Was die Schadenshöhe anbetrifft, kann entgegen der Auffassung des Beklagten nicht beanstandet werden, dass das Rheinschifffahrtsgericht von der Einholung eines Sachverständigengutachtens abgesehen hat. Bei der Bemessung des Schmerzensgelds hat das Rheinschifffahrtsgericht nur die unstreitigen Verletzungen nebst stationärer und ambulanter Behandlung berücksichtigt. Die Fraktur des Oberschenkels und des Fersenbeines waren unstreitig. Nach dem fachchirurgischen Bericht des Klinikums Leverkusen vom 06.09.2002 wurden die Brüche zunächst im Rahmen des stationären Aufenthalts versorgt, sodann wurde ambulant weiter behandelt und später wurden - wiederum stationär - die Drähte und Bolzen entfernt.

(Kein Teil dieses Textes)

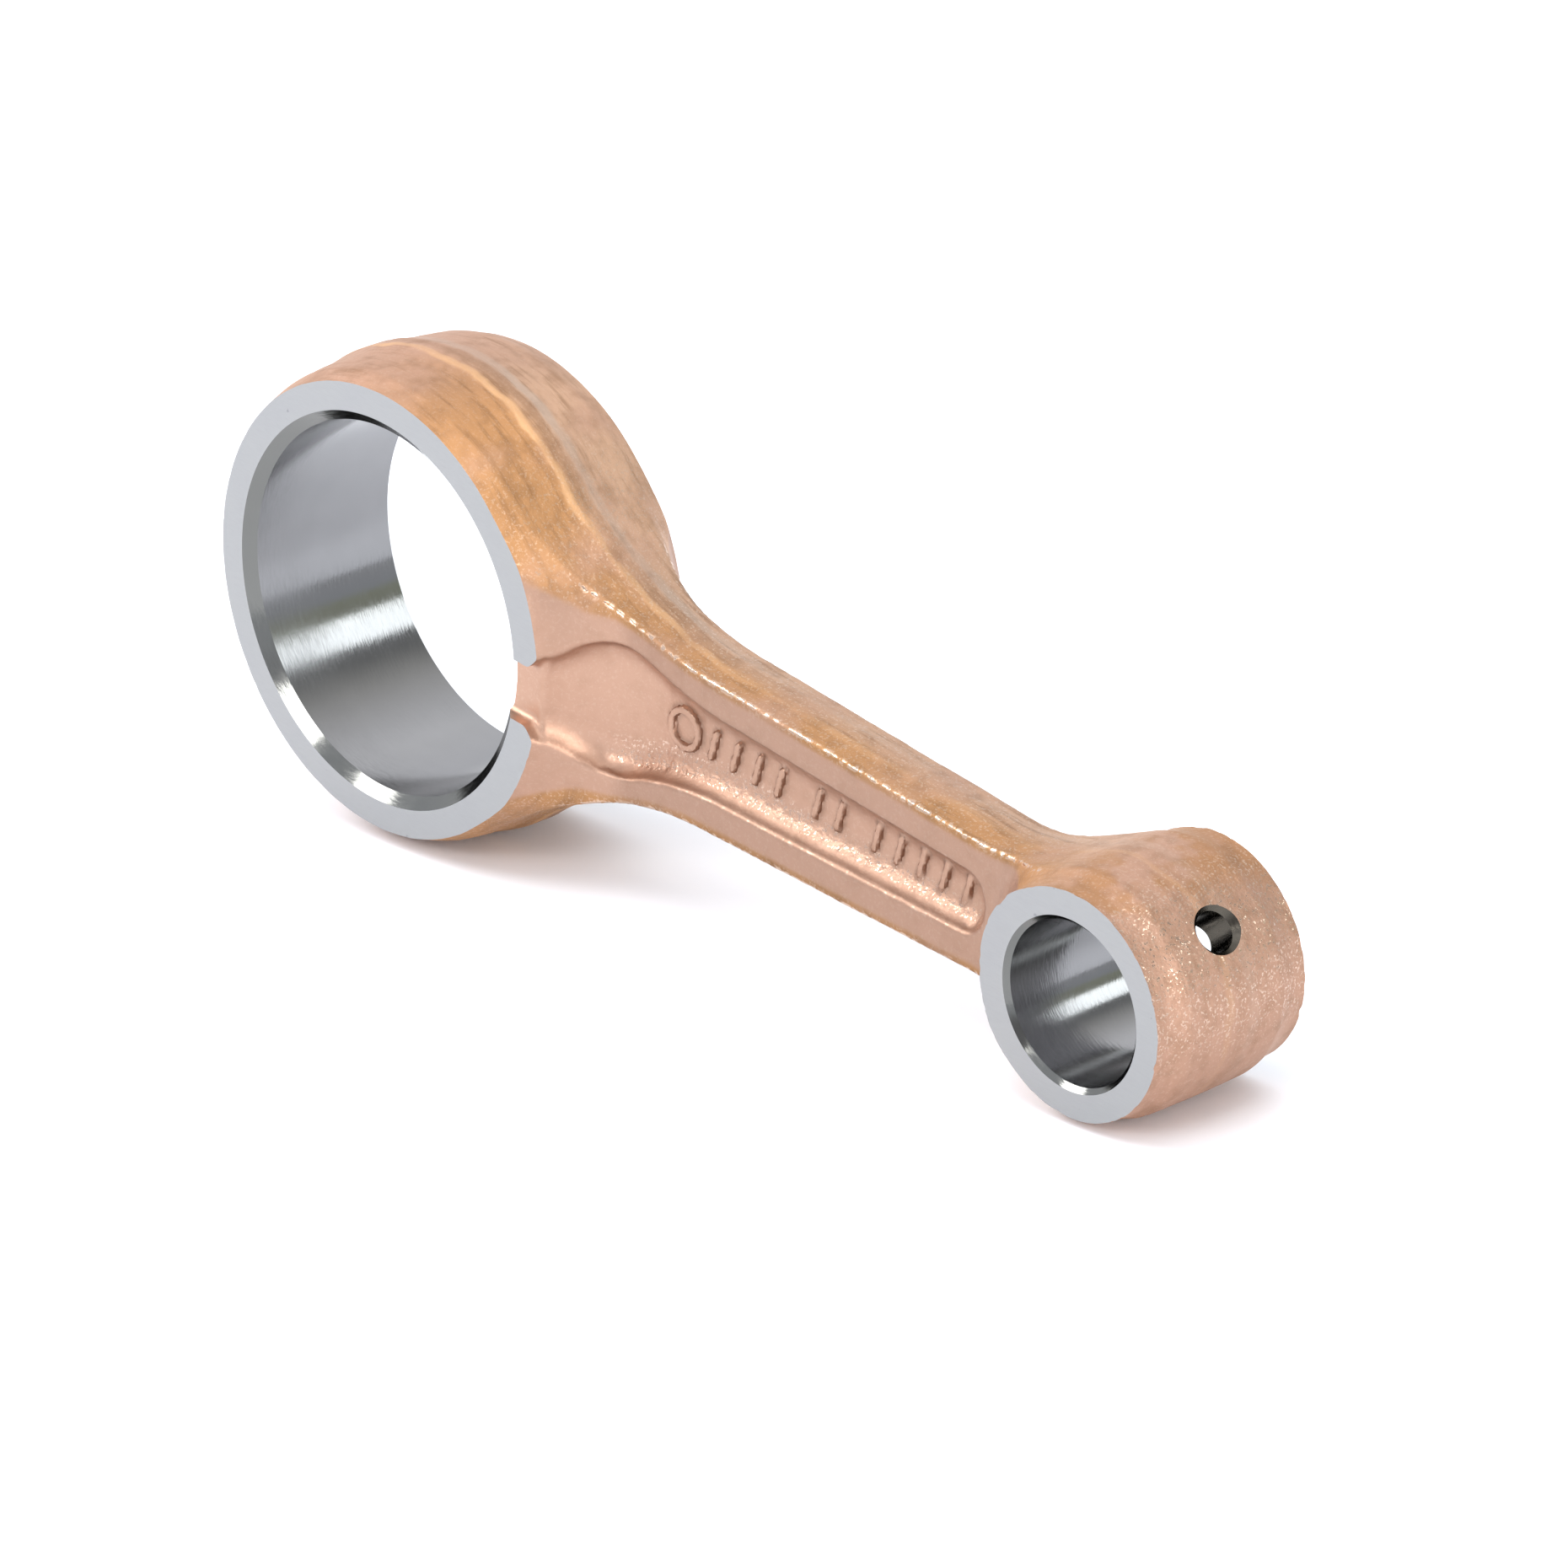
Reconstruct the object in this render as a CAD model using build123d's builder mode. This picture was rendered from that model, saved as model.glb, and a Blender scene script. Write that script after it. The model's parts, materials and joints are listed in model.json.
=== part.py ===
from build123d import *
import os

# Connecting rod of a small single-cylinder engine: one steel forging.
# Origin: centre of the big-end bore. +X runs along the rod to the small end, Y is the
# direction of both bores, +Z is up. The forging dies part on the plane y = 0.

# Driving dimensions, in millimetres
CENTRES = 95.5             # between the two bore axes
BIG_BORE_R = 19.0          # 38 mm crankpin bearing bore
BIG_FACE_R = 23.42         # outside of the machined big-end face
BIG_PARTING_R = 24.45      # outside of the big end where the dies part
BIG_WIDTH = 18.9
SMALL_BORE_R = 8.0         # 16 mm piston pin bore
SMALL_FACE_R = 11.42
SMALL_PARTING_R = 11.97
SMALL_WIDTH = 19.0
SHANK_WIDTH = 7.5          # over the two flanges of the I-section
WEB_THICKNESS = 2.7        # between the two pockets

# Big-end details
BIG_CHAMFER_DEPTH = 1.0
BIG_CHAMFER_RADIAL = 1.15
CORNER_DROP = 0.9          # height of the rounded corner beside each machined face
BIG_CORNER_R = 23.74       # radius at the foot of that corner
FLASH_HALF_WIDTH = 1.1     # band left where the forging flash was trimmed
FLASH_PROUD = 0.21
SKIRT_END_R = 34.3         # where the big end has run out into the flat flange

# Small-end details
SMALL_CHAMFER = 0.5
SMALL_CORNER_DROP = 0.6
SMALL_CORNER_R = 11.72
SMALL_SKIRT_END_R = 16.8
OIL_HOLE_R = 2.0
OIL_MOUTH_R = 2.62
OIL_MOUTH_DEPTH = 0.65
OIL_HOLE_ANGLE = 45        # above +X, seen along the bore

# Shank outline on the parting plane
SHANK_HALF_AT_BIG = 9.9    # half height, carried on to the big-end centre
SHANK_HALF_AT_SMALL = 6.55
BIG_FLARE_R = 38.0         # where the shank runs into the big end
SMALL_FLARE_R = 25.0
SHANK_DRAFT = 6.5          # degrees
CORE_INSET = 0.25          # how far the shank blank stays inside each end's skin

# Pockets, measured on their floors
POCKET_BULB_X = 29.2
POCKET_BULB_R = 6.25
POCKET_HALF_AT_BULB = 4.15
POCKET_HALF_AT_END = 2.25
POCKET_END_X = 84.0
POCKET_END_R = 17.65       # end wall, about the small-end centre
POCKET_END_CORNER_R = 2.2
POCKET_NECK_R = 40.0
POCKET_DRAFT = 16
POCKET_FLOOR_FILLET = 2.1
POCKET_RISE_R = 34.0       # where the floor starts to climb to the oil slot
POCKET_TOP_R = 22.7        # and where it gets there

# Oil slots across the big-end faces, on the shank side
SLOT_HALF = 3.0
SLOT_DEPTH = 1.45
SLOT_FLARE_HALF = 4.8
SLOT_CORNER_R = 1.5

# Plain raised marks on the floor of the front pocket
MARK_HEIGHT = 0.5
MARK_HALF = 1.7
MARK_STROKE = 0.8
MARK_LEAN = 12             # degrees
MARK_RING_X = 35.8
MARK_RING_R = 1.9          # to the middle of its stroke
MARK_PITCH = 3.05
MARK_ROWS = ((39.9, 4), (54.2, 2), (62.3, 5))   # x of the first bar, number of bars

BIG_HALF = BIG_WIDTH / 2
SMALL_HALF = SMALL_WIDTH / 2
SHANK_HALF_WIDTH = SHANK_WIDTH / 2
FLOOR_Y = WEB_THICKNESS / 2
SLOT_FLOOR_Y = BIG_HALF - SLOT_DEPTH
SMALL_AXIS = Axis((CENTRES, 0, 0), (0, 1, 0))


def half_profile(points):
    """Close a list of (radius, height) points down to the parting plane and back to the axis."""
    axis_x = points[0][0]
    Polyline(*points, (points[-1][0], 0), (axis_x, 0), close=True)


# The big end as a full disc: machined faces, drafted side, trimmed flash band
with BuildPart() as big_end:
    with BuildSketch(Plane.XY):
        with BuildLine():
            half_profile((
                (0, BIG_HALF),
                (BIG_FACE_R, BIG_HALF),
                (BIG_CORNER_R, BIG_HALF - CORNER_DROP),
                (BIG_PARTING_R, 2 * FLASH_HALF_WIDTH),
                (BIG_PARTING_R + FLASH_PROUD, FLASH_HALF_WIDTH),
            ))
        make_face()
        mirror(about=Plane.XZ)
    revolve(axis=Axis.Y)

# The small end as a full disc, only slightly crowned
with BuildPart() as small_end:
    with BuildSketch(Plane.XY):
        with BuildLine():
            half_profile((
                (CENTRES, SMALL_HALF),
                (CENTRES + SMALL_FACE_R, SMALL_HALF),
                (CENTRES + SMALL_CORNER_R, SMALL_HALF - SMALL_CORNER_DROP),
                (CENTRES + SMALL_PARTING_R, FLASH_HALF_WIDTH),
            ))
        make_face()
        mirror(about=Plane.XZ)
    revolve(axis=SMALL_AXIS)

# How thick the shank blank may be: the flanges, and a hollow sweep up to each end
with BuildPart() as thickness:
    with Locations((CENTRES / 2, 0, 0)):
        Box(CENTRES, SHANK_WIDTH, 3 * BIG_FACE_R)
    with BuildSketch(Plane.XY):
        with BuildLine():
            TangentArc(
                (SKIRT_END_R, SHANK_HALF_WIDTH), (BIG_FACE_R, BIG_HALF), tangent=(-1, 0)
            )
            Polyline(
                (BIG_FACE_R, BIG_HALF), (0, BIG_HALF), (0, 0), (SKIRT_END_R, 0),
                (SKIRT_END_R, SHANK_HALF_WIDTH),
            )
        make_face()
        mirror(about=Plane.XZ)
    revolve(axis=Axis.Y)
    with BuildSketch(Plane.XY):
        with BuildLine():
            TangentArc(
                (CENTRES + SMALL_SKIRT_END_R, SHANK_HALF_WIDTH),
                (CENTRES + SMALL_FACE_R, SMALL_HALF),
                tangent=(-1, 0),
            )
            Polyline(
                (CENTRES + SMALL_FACE_R, SMALL_HALF), (CENTRES, SMALL_HALF), (CENTRES, 0),
                (CENTRES + SMALL_SKIRT_END_R, 0), (CENTRES + SMALL_SKIRT_END_R, SHANK_HALF_WIDTH),
            )
        make_face()
        mirror(about=Plane.XZ)
    revolve(axis=SMALL_AXIS)

# Everything above the pocket floor: level along the shank, climbing to the oil slot
with BuildPart() as above_floor:
    with BuildSketch(Plane.XY):
        with BuildLine():
            TangentArc((POCKET_RISE_R, FLOOR_Y), (POCKET_TOP_R, SLOT_FLOOR_Y), tangent=(-1, 0))
            Polyline(
                (POCKET_TOP_R, SLOT_FLOOR_Y), (POCKET_TOP_R, 2 * BIG_HALF), (CENTRES, 2 * BIG_HALF),
                (CENTRES, FLOOR_Y), (POCKET_RISE_R, FLOOR_Y),
            )
        make_face()
        mirror(about=Plane.XZ)
    revolve(axis=Axis.Y)

# One pocket of the I-section, as the solid that cuts it
with BuildPart() as pocket:
    with BuildSketch(Plane.XZ.offset(FLOOR_Y)):
        with Locations((POCKET_BULB_X, 0)):
            Circle(POCKET_BULB_R)
        Polygon(
            (POCKET_BULB_X, POCKET_HALF_AT_BULB), (POCKET_END_X, POCKET_HALF_AT_END),
            (POCKET_END_X, -POCKET_HALF_AT_END), (POCKET_BULB_X, -POCKET_HALF_AT_BULB),
            align=None,
        )
        with Locations((CENTRES, 0)):
            Circle(POCKET_END_R, mode=Mode.SUBTRACT)
        neck = vertices().filter_by_position(
            Axis.X, POCKET_BULB_X + 1, POCKET_BULB_X + POCKET_BULB_R
        )
        fillet(neck, radius=POCKET_NECK_R)
        end_corners = vertices().sort_by(Axis.X)[-2:]
        fillet(end_corners, radius=POCKET_END_CORNER_R)
    extrude(amount=BIG_HALF, taper=-POCKET_DRAFT)
    floor_edges = faces().sort_by(Axis.Y)[-1].edges()
    fillet(floor_edges, radius=POCKET_FLOOR_FILLET)
    add(above_floor.part, mode=Mode.INTERSECT)

# The shank blank: the side outline, drafted both ways from the parting plane
with BuildPart() as shank:
    with BuildSketch(Plane.XZ) as outline:
        Circle(BIG_PARTING_R - CORE_INSET)
        with Locations((CENTRES, 0)):
            Circle(SMALL_PARTING_R - CORE_INSET)
        Polygon(
            (0, SHANK_HALF_AT_BIG), (CENTRES, SHANK_HALF_AT_SMALL),
            (CENTRES, -SHANK_HALF_AT_SMALL), (0, -SHANK_HALF_AT_BIG),
            align=None,
        )
        big_corners = vertices().filter_by_position(Axis.X, BIG_BORE_R, CENTRES / 2)
        fillet(big_corners, radius=BIG_FLARE_R)
        small_corners = vertices().filter_by_position(Axis.X, CENTRES - SMALL_FACE_R, CENTRES - SMALL_BORE_R)
        fillet(small_corners, radius=SMALL_FLARE_R)
    extrude(amount=BIG_HALF, taper=SHANK_DRAFT)
    mirror(about=Plane.XZ)
    add(thickness.part, mode=Mode.INTERSECT)
    add(pocket.part, mode=Mode.SUBTRACT)
    add(pocket.part.mirror(Plane.XZ), mode=Mode.SUBTRACT)

# One oil slot, as the solid that cuts it: level floor, mouth flared toward the pocket
with BuildPart() as slot:
    with BuildSketch(Plane.XZ.offset(SLOT_FLOOR_Y)):
        inner_x = BIG_BORE_R - SLOT_DEPTH
        mouth_x = BIG_FACE_R - SLOT_DEPTH
        outer_x = mouth_x + 2 * (SLOT_FLARE_HALF - SLOT_HALF)
        Polygon(
            (inner_x, SLOT_HALF), (mouth_x, SLOT_HALF), (outer_x, SLOT_FLARE_HALF),
            (outer_x, -SLOT_FLARE_HALF), (mouth_x, -SLOT_HALF), (inner_x, -SLOT_HALF),
            align=None,
        )
        fillet(vertices().filter_by_position(Axis.X, mouth_x, mouth_x), radius=SLOT_CORNER_R)
    extrude(amount=2 * SLOT_DEPTH)

# The raised marks: a ring, then leaning bars in three rows, standing on the pocket floor
with BuildPart() as marks:
    with BuildSketch(Plane.XZ.offset(FLOOR_Y)):
        with Locations((MARK_RING_X, 0)):
            Circle(MARK_RING_R + MARK_STROKE / 2)
            Circle(MARK_RING_R - MARK_STROKE / 2, mode=Mode.SUBTRACT)
        for first_x, count in MARK_ROWS:
            bar_places = [(first_x + i * MARK_PITCH, 0) for i in range(count)]
            with Locations(*bar_places):
                SlotOverall(2 * MARK_HALF, MARK_STROKE, rotation=90 - MARK_LEAN)
    extrude(amount=MARK_HEIGHT)

# Everything joined, then the bores, chamfers, slots and oil hole cut
with BuildPart() as connecting_rod:
    add(shank.part)
    add(big_end.part)
    add(small_end.part)
    add(marks.part)
    with Locations(Plane.XZ):
        Hole(BIG_BORE_R)
        with Locations((CENTRES, 0)):
            Hole(SMALL_BORE_R)

    chamfers = (
        (0, BIG_BORE_R, BIG_HALF, BIG_CHAMFER_RADIAL, BIG_CHAMFER_DEPTH),
        (CENTRES, SMALL_BORE_R, SMALL_HALF, SMALL_CHAMFER, SMALL_CHAMFER),
    )
    for centre_x, bore_r, half_width, radial, depth in chamfers:
        for side in (Plane.XZ, Plane.ZX):
            plane = Plane(origin=(centre_x, 0, 0), z_dir=side.z_dir).offset(half_width - depth)
            with Locations(plane):
                Cone(bore_r, bore_r + radial, depth, align=(Align.CENTER, Align.CENTER, Align.MIN),
                     mode=Mode.SUBTRACT)

    add(slot.part, mode=Mode.SUBTRACT)
    add(slot.part.mirror(Plane.XZ), mode=Mode.SUBTRACT)

    oil_plane = Plane(
        origin=(CENTRES, 0, 0), x_dir=(0, 1, 0), z_dir=Vector(1, 0, 0).rotate(Axis.Y, -OIL_HOLE_ANGLE)
    )
    with Locations(oil_plane):
        Cylinder(OIL_HOLE_R, 2 * SMALL_FACE_R, align=(Align.CENTER, Align.CENTER, Align.MIN),
                 mode=Mode.SUBTRACT)
    with Locations(oil_plane.offset(SMALL_PARTING_R - OIL_MOUTH_DEPTH)):
        Cone(OIL_HOLE_R, OIL_MOUTH_R, OIL_MOUTH_DEPTH,
             align=(Align.CENTER, Align.CENTER, Align.MIN), mode=Mode.SUBTRACT)

connecting_rod.part.label = "connecting_rod"
os.makedirs("parts", exist_ok=True)
export_step(connecting_rod.part, "parts/connecting_rod.step")
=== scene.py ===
import json
from math import cos, pi, radians, sin, sqrt

import bpy
import numpy as np
from mathutils import Matrix, Vector


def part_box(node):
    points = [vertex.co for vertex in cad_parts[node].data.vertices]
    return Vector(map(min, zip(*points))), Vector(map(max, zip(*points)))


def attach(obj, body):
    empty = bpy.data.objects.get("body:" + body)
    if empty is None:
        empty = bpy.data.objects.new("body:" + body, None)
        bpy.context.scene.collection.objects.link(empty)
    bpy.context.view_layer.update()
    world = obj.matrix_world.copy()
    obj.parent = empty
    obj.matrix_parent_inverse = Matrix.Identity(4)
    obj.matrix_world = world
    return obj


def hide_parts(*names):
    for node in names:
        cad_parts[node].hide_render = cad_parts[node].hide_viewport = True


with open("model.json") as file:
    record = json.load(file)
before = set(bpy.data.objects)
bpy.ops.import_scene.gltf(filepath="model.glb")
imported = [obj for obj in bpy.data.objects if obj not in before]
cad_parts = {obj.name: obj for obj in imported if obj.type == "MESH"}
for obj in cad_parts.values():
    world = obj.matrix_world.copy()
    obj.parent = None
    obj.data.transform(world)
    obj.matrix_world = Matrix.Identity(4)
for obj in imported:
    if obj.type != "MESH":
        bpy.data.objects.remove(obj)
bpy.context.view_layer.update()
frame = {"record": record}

# ---------------------------------------------------------------- sizes, in millimetres
# The main ones come from the frame; the rest are details of the forging.
MM = 0.001
mounts = {m["name"]: m for m in frame["record"]["mounts"]}
low, high = (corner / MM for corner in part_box("connecting_rod"))

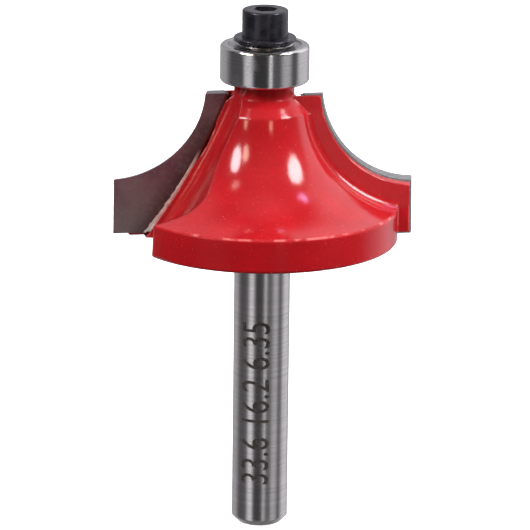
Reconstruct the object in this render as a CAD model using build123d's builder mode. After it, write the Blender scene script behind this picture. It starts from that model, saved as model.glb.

Da es sich insofern um den üblichen Verlauf einer Behandlung von Knochenbrüchen handelt, bestand kein Anlass, an der Richtigkeit dieser Angaben zu zweifeln und zusätzlich ein Sachverständigengutachten einzuholen. Die angeblich weiter bestehende Arbeitsunfähigkeit des Klägers hat das Rheinschifffahrtsgericht ausdrücklich nicht bei der Bemessung der Höhe des Schmerzensgelds berücksichtigt. Angesichts der erheblichen Verletzungen, die der Kläger durch den Sturz erlitten hat, und der Behandlungsdauer von mehr als einem Jahr mit vier Operationen erscheint auf der Grundlage eines hälftigen Mitverschuldens des Klägers ein Betrag von 10.000,- € als angemessen. Damit sind die bis jetzt entstandenen Verletzungen und körperlichen Beeinträchtigungen im Rahmen der bisherigen Heilbehandlung abgegolten.

Das Rheinschifffahrtsgericht hat auch zu Recht der Feststellungsklage im erkannten Umfang stattgegeben. Sie bezieht sich auf die materiellen Schäden, die der Kläger durch den Unfall erlitten hat, insbesondere mögliche Erwerbsschäden. Des weiteren ist wegen der Schwere der Verletzungen, insbesondere was den Fersenbeintrümmerbruch anbetrifft, nicht auszuschließen, dass der Kläger künftig auch weitere immaterielle Schäden durch notwendig werdende Behandlungsmaßnahmen erleiden wird und ein Dauerschaden mit schmerzhaften Beeinträchtigungen verbleibt.

Die Kostenentscheidung folgt aus § 97 Abs. 1 ZPO.
Die Entscheidung über die vorläufige Vollstreckbarkeit beruht auf §§ 708 Nr. 10, 713 ZPO.

Von der Zulassung der Revision sieht der Senat ab, da die Sache weder grundsätzliche Bedeutung hat noch die Fortbildung des Rechts oder die Sicherung einer einheitlichen Rechtsprechung eine Entscheidung des Revisionsgerichts erfordert, § 543 Abs. 2 Nr. 1 und 2 ZPO.

Ebenfalls abrufbar unter ZfB 2004 - Nr.04 (Sammlung Seite 1916 f.); ZfB 2004, 1916 f.